We create ‘nicknames’ for the packages so that we can refer to them using an easy-to-type shorthand. The nicknames are the short names: … import pandas as pd, means import the ‘pandas’ library and give it the shortname of ‘pd’.

NFSG data

Gather

We’ll make plots of some of NSFG data we discussed in class on 2025-04-01.

Note

The data file has been saved under csv/

The pandas library (shortname in our code pd) handles the creation and manipulation of data frames. That includes importing comma-separated value (CSV) files.

Code
nsfg = pd.read_csv('../include/csv/NSFG_2022_2023_FemPregPUFData.csv')

We confirm that this worked by checking the data types in nsfg:

Code
nsfg.dtypes
CaseID           int64
PREGORDR         int64
FTFMODE          int64
BORNALIV       float64
RECNT5YRPRG    float64
                ...   
CMJAN3YR         int64
CMJAN4YR         int64
CMJAN5YR         int64
YEAR             int64
QUARTER          int64
Length: 111, dtype: object

This is similar to running the str() function on an R data frame.

Python methods

Objects in Python have specialized functions that can be used with them using a simple ‘dot’ syntax. So nsfg.dtypes means ‘run the data types function on the nsfg data frame.’ These specialized functions are called ‘methods.’

Code
nsfg.shape
(8247, 111)

The shape method is similar to the dim() function in R. What do the two numbers mean?

Plot

Since we used the pandas library to import our data frame, we can use one of the built-in methods that apply to data frames to plot a histogram. Here, we create a histogram by calling the hist() method on the nsfg data frame and by specifying the column AGER, the age of the responding participant.

Code
nsfg.hist(column = "AGER")
array([[<Axes: title={'center': 'AGER'}>]], dtype=object)
Code
plt.show()

Now, let’s customize the plot by changing some parameters in the hist() method.

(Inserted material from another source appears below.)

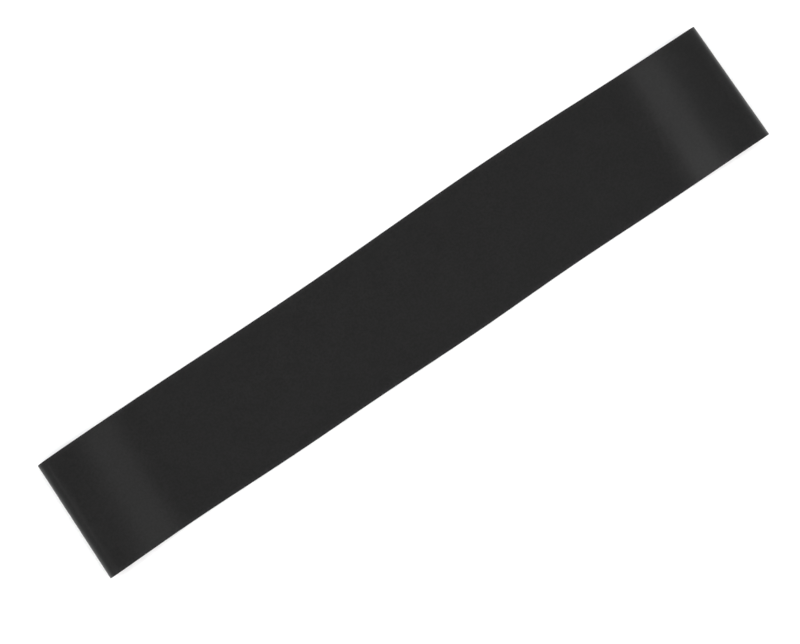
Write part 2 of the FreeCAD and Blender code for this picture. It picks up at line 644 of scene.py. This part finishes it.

Add change the number of bins to some larger number like 20, 25, or 30 (the default is 10), by changing LARGE_NUMBER to a number.

Code
LARGE_NUMBER = 35
nsfg.hist(column = "AGER", bins = LARGE_NUMBER)
array([[<Axes: title={'center': 'AGER'}>]], dtype=object)
Code
plt.show()

Now, try a smaller value, less than 10. Change the code below to try this.

Code
SMALLER_NUMBER = 5
nsfg.hist(column = "AGER", bins = SMALLER_NUMBER)
array([[<Axes: title={'center': 'AGER'}>]], dtype=object)
Code
plt.show()

What do you notice?

Let’s look at the histograms by RELIGION, like we did in class on 2025-04-01.

Code
nsfg.hist(column = 'AGER', by = 'RELIGION')
array([[<Axes: title={'center': '1'}>, <Axes: title={'center': '2'}>],
       [<Axes: title={'center': '3'}>, <Axes: title={'center': '4'}>]],
      dtype=object)
Code
plt.show()

Modify the code below to create a set of histograms by some other variable that you choose (change VARIABLE_YOU_CHOOSE in the code below.) Make sure to look at the codebook to make sure that the variable you choose makes sense.

Warning

Make sure to put the variable you choose in quotations.

Code
VARIABLE_YOU_CHOOSE = 'BABYSEX'
nsfg.hist(column = 'AGER', by = VARIABLE_YOU_CHOOSE)
array([[<Axes: title={'center': '1.0'}>, <Axes: title={'center': '2.0'}>],
       [<Axes: title={'center': '8.0'}>, <Axes: title={'center': '9.0'}>]],
      dtype=object)
Code
plt.show()

Finally, experiment with changing some of the default parameters like grid (values can be True or False), xrot (rotation of x axis labels) or yrot (rotation of y axis labels).

Code
MY_XROT = 0
nsfg.hist(column = 'AGER', by = 'RELIGION', xrot = MY_XROT)
array([[<Axes: title={'center': '1'}>, <Axes: title={'center': '2'}>],
       [<Axes: title={'center': '3'}>, <Axes: title={'center': '4'}>]],
      dtype=object)
Code
plt.show()

Plot other

Submit

  1. The code you wrote in following the steps above.

  2. The results of running your code.

  3. Comments about what you observed.